I new to pandas. I have a dataset like this one:
df = pd.DataFrame({'Date':['10/2/2011', '11/2/2011', '12/2/2011', '13/2/2011'],
'Event':['music.example.com', 'poetry.example.com', 'theatre.domain.com', 'comedy.domain.com'],
'Cost':[10000, 5000, 15000, 2000]})
And would like to add a column for "base domain" so I can do aggregate functions on base domain instead of subdomain.
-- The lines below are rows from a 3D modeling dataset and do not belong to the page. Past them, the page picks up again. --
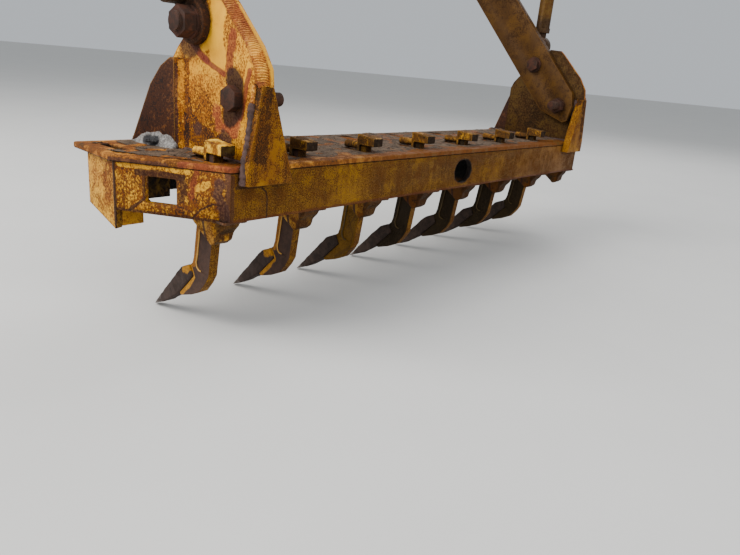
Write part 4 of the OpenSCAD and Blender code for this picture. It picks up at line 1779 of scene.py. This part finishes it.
@dataclass(frozen=True)
class Camera:
    """The photograph's camera, placed from the beam's corner."""

    offset: Vector = Vector((-0.6946, -0.8798, 0.1923))
    turn: float = 51.41
    down: float = 18.56
    roll: float = 5.33
    focal_pixels: float = 640
    image_width: float = 740
    sensor: float = 36

    def build(self) -> None:
        """Makes the camera and sets it as the scene's."""
        yaw, pitch, roll = (math.radians(a) for a in (self.turn, self.down, self.roll))
        ahead = Vector((math.sin(yaw) * math.cos(pitch), math.cos(yaw) * math.cos(pitch), -math.sin(pitch)))
        right = Vector((math.cos(yaw), -math.sin(yaw), 0))
        above = right.cross(ahead)
        across = right * math.cos(roll) + above * math.sin(roll)
        upward = above * math.cos(roll) - right * math.sin(roll)
        data = bpy.data.cameras.new("photo_camera")
        data.sensor_width = self.sensor
        data.lens = self.focal_pixels / self.image_width * self.sensor
        data.clip_start = 0.01
        camera = new_object("photo_camera", data)
        turned = Matrix((across, upward, -ahead)).transposed().to_4x4()
        camera.matrix_world = Matrix.Translation(PLACES.corner + self.offset) @ turned
        bpy.context.scene.camera = camera


@dataclass(frozen=True)
class Lamp:
    """A soft square light that points at the beam."""

    name: str
    place: tuple[float, float, float]
    power: float
    colour: tuple[float, float, float]
    size: float = 3.0

    def build(self) -> None:
        """Adds the light."""
        data = bpy.data.lights.new(self.name, "AREA")
        data.size = self.size
        data.energy = self.power
        data.color = self.colour
        light = new_object(self.name, data)
        light.location = self.place
        aim = Vector((0, -0.5, -0.8)) - Vector(self.place)
        light.rotation_euler = aim.to_track_quat("-Z", "Y").to_euler()


@dataclass(frozen=True)
class Studio:
    """A plain pale floor and soft daylight."""

    floor_radius: float = 30
    lamps: tuple[Lamp, ...] = (
        Lamp("sky_left", (-3.2, 1.2, 2.2), 260, (1.0, 0.99, 0.97)),
        Lamp("sky_rear", (-1.5, -3.6, 1.6), 90, (0.97, 0.98, 1.0)),
        Lamp("sky_right", (3.4, 0.2, 2.4), 90, (0.97, 0.98, 1.0)),
    )

    def build(self) -> None:
        """Builds the floor, the lamps and the sky."""
        shape = bmesh.new()
        bmesh.ops.create_circle(shape, cap_ends=True, radius=self.floor_radius, segments=96)
        for vertex in shape.verts:
            vertex.co.z = CAD_BOX[0].z
        floor = new_object("floor", mesh_of(shape, "floor"))
        g = Graph("pale_floor")
        shade = g.blend(g.grain(3, 3), *tones("ceccc8 d6d4d0"))
        floor.data.materials.append(g.finish(shade, 0.9, g.grain(40, 2), 0.0003, gloss=0.2))
        for lamp in self.lamps:
            lamp.build()
        world = bpy.data.worlds.new("sky")
        world.use_nodes = True
        sky = world.node_tree.nodes["Background"]
        sky.inputs["Color"].default_value = tones("dee4ea")[0]
        sky.inputs["Strength"].default_value = 0.75
        bpy.context.scene.world = world


def main() -> None:
    """Builds the camera, the studio and every sub-assembly."""
    logging.basicConfig(level=logging.INFO, format="%(name)s: %(message)s")
    Camera().build()
    Studio().build()
    grower = Grower()
    Beam(grower).build()
    SocketRow(grower).build()
    ShankRow(grower).build()
    for side in Side:
        Bracket(grower, side).build()
        Arm(grower, side).build()
        LiftRod(grower, side).build()
    CrossShaft(grower).build()


if __name__ == "__main__":
    main()
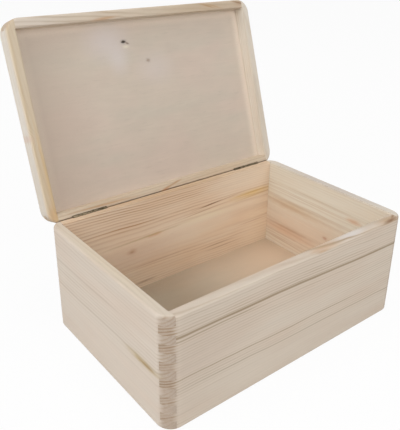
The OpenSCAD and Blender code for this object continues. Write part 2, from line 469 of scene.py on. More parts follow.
@dataclass(frozen=True)
class PineFinish:
    """Sanded, unfinished pine: the heart that its rings run round, their gap and its tones."""

    heart: tuple[float, float]
    seed: float
    ring_gap: float = 2.7
    slope: float = 0.0
    wander: float = 6.0
    contrast: float = 0.5
    early: Rgba = srgb(225, 211, 194)
    late: Rgba = srgb(172, 146, 116)
    blush: Rgba = srgb(221, 199, 180)
    band_tint: Rgba = srgb(140, 116, 86)
    end_tone: Rgba = srgb(134, 108, 86)
    bands: tuple[Band, ...] = ()
    marks: tuple[Mark, ...] = ()

    # One ring from its inside to its outside, as levels of late wood, and the faintest ring
    RING_SHAPE: ClassVar[tuple[tuple[float, float], ...]] = (
        (0.0, 0.3),
        (0.14, 0.0),
        (0.5, 0.1),
        (0.84, 1.0),
        (0.93, 0.9),
        (1.0, 0.3),
    )
    FAINTEST_RING: ClassVar[float] = 0.25
    # How far rings turn aside for a knot, and how far they ripple in millimetres
    SWERVE: ClassVar[float] = 0.7
    RIPPLE_MM: ClassVar[float] = 1.6
    # The share of contrast that is left where rings fade, and where they are broken and whole
    FADED: ClassVar[float] = 0.3
    BROKEN: ClassVar[float] = 0.1
    WHOLE: ClassVar[float] = 2.2
    # The shares of a band's width and reach that are at full strength
    BAND_CORE: ClassVar[float] = 0.2
    BAND_HOLD: ClassVar[float] = 0.6
    # How much more rings show on end grain
    END_CONTRAST: ClassVar[float] = 2.0

    def dress(self, name: str, stock: Matrix) -> bpy.types.Material:
        """Build the material of one board.

        Args:
            name: The material's name.
            stock: The matrix from the model's frame to the board's own, in metres.

        Returns:
            The material.
        """
        tree = Tree(bpy.data.materials.new(name))
        place = Place.on(tree, stock)
        radius = self._ring_radius(tree, place)
        rings = self._rings(tree, radius)
        end = end_share(tree, stock)

        fibre = place.noise(FIBRE, self.seed)
        tone = place.noise(STREAKS, self.seed)
        patch = place.noise(PATCHES, self.seed)
        rough = place.noise(FRAYS, self.seed)
        pore = tree.smooth(place.noise(PORES, self.seed), low=0.62, high=0.8)

        colour = tree.mix(tree.smooth(patch, low=0.35, high=0.75) * 0.6, self.early, self.blush)
        # Stains, and on some boards painted light and shade, go under the rings
        colour = self._paint_marks(colour, place, rough, (Trait.STAIN_AND_PAINTED_LIGHT,))
        lines = rings * self._line_contrast(tree, place) * (1.0 + end * self.END_CONTRAST)
        colour = tree.mix(lines.clamped(), colour, self.late)
        colour = self._add_bands(tree, colour, place, radius)
        colour = tree.varied(colour, tone, depth=0.1)
        colour = tree.varied(colour, fibre, depth=0.07)
        colour = tree.darkened(colour, pore, depth=0.08)
        colour = self._paint_marks(colour, place, rough, (Trait.KNOT, Trait.STREAK))
        colour = tree.mix(end * (0.3 + fibre * 0.35), colour, self.end_tone)

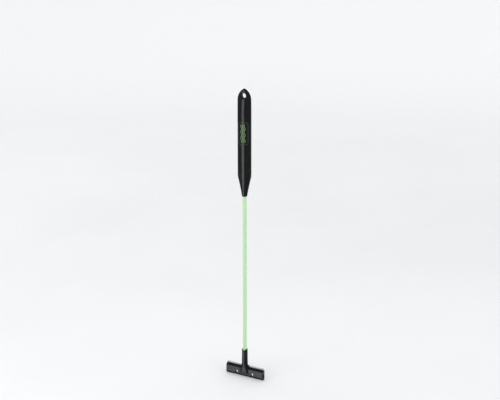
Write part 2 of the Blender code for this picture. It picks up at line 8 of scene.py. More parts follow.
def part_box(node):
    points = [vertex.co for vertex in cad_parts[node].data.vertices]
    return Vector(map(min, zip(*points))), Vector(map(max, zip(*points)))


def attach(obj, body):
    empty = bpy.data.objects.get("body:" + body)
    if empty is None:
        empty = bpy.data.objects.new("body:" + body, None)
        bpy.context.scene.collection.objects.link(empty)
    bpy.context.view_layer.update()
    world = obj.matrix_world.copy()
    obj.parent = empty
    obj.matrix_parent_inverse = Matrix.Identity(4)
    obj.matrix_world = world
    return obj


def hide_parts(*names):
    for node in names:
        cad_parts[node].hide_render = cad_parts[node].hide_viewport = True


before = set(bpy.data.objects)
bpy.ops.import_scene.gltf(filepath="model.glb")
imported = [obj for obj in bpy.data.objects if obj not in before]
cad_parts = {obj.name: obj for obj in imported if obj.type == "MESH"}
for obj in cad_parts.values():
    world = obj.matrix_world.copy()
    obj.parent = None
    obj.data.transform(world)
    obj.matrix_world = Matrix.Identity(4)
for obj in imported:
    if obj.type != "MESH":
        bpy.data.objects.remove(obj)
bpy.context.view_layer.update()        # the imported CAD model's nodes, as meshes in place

MM = 0.001

# ---- Places and sizes, from the frame ----

GRIP_LOW, GRIP_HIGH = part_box("grip_body")
COVER_LOW, COVER_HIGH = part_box("grip_back_cover")
SLEEVE_LOW, SLEEVE_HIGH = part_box("rod_sleeve")
FRONT_LOW, FRONT_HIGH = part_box("head_front_jaw")
REAR_LOW, REAR_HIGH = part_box("head_rear_jaw")
BLADE_LOW, BLADE_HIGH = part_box("blade")
PIN_LOW, PIN_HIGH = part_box("head_cross_pin")
HEAD_Z = FRONT_LOW.z  # the head's lower edge, from which heights on the tool are measured
SEAM = 0.3 * MM  # the gap round the back cover, between the jaws and round the blade
OVERSHOOT = 1.0 * MM  # how far a cutter reaches past the face that it cuts

# Grip: faceted, with a pointed arch on top and a tapering neck, thinner towards its tip
GRIP_HALF_WIDTH = GRIP_HIGH.x
INK_LIFT = 0.03 * MM  # the printed mark's height, which ends level with the CAD's front
GRIP_HALF_DEPTH = GRIP_HIGH.y - INK_LIFT
GRIP_SIDE_HALF = 2.0 * MM  # half the height of the flat side
GRIP_BEVEL = 1.8 * MM
GRIP_BEVEL_RISE = 1.4 * MM
GRIP_STRIP_HALF = 2.1 * MM  # half the width of the flat strip along the middle
NECK_HALF = 3.75 * MM
NECK_CURVE = 1.2
NECK_BLEND = 0.12
NECK_STRIP_SHARE = 0.8  # the strip's width at the neck's end, as a share of an octagon's side
NECK_END_SCALE = 0.91  # the neck's end is chamfered down to this size
NECK_END_RISE = 0.6 * MM
SHOULDER_Z = GRIP_LOW.z + 30.5 * MM
SHOULDER_REACH = 6.0 * MM  # how far above the shoulder the neck's close sections go on
ARCH_Z = HEAD_Z + 435.2 * MM
ARCH_RADIUS = 16.9 * MM
TIP_RADIUS = 2.5 * MM
ARCH_OFFSET = ARCH_RADIUS - GRIP_HALF_WIDTH
TIP_CENTRE_Z = ARCH_Z + math.sqrt((ARCH_RADIUS - TIP_RADIUS) ** 2 - ARCH_OFFSET**2)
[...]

In this example there new column would have values
'baseDomain':['example.com', 'example.com', 'domain.com', 'domain.com'],
It should not just blindly split on the "." so should probably use something like tld
although the domains are not as URLs
========== Update
Used adhg and Henry Ecker solution and did it like this:
def get_base_domain(event):
ext = tldextract.extract(event)
return ext.domain + '.' + ext.suffix
df['baseDomain'] = df.apply(lambda x: get_base_domain(x['Event']), axis=1)
you can do this:
def get_base_domain(event):
return event[event.index('.')+1:]
df['baseDomain'] = df.apply(lambda x: get_base_domain(x['Event']), axis=1)
desired result:
Date Event Cost baseDomain
0 10/2/2011 music.example.com 10000 example.com
1 11/2/2011 poetry.example.com 5000 example.com
2 12/2/2011 theatre.domain.com 15000 domain.com
3 13/2/2011 comedy.domain.com 2000 domain.com
adjust get_base_domain
if you have unclean Event domain data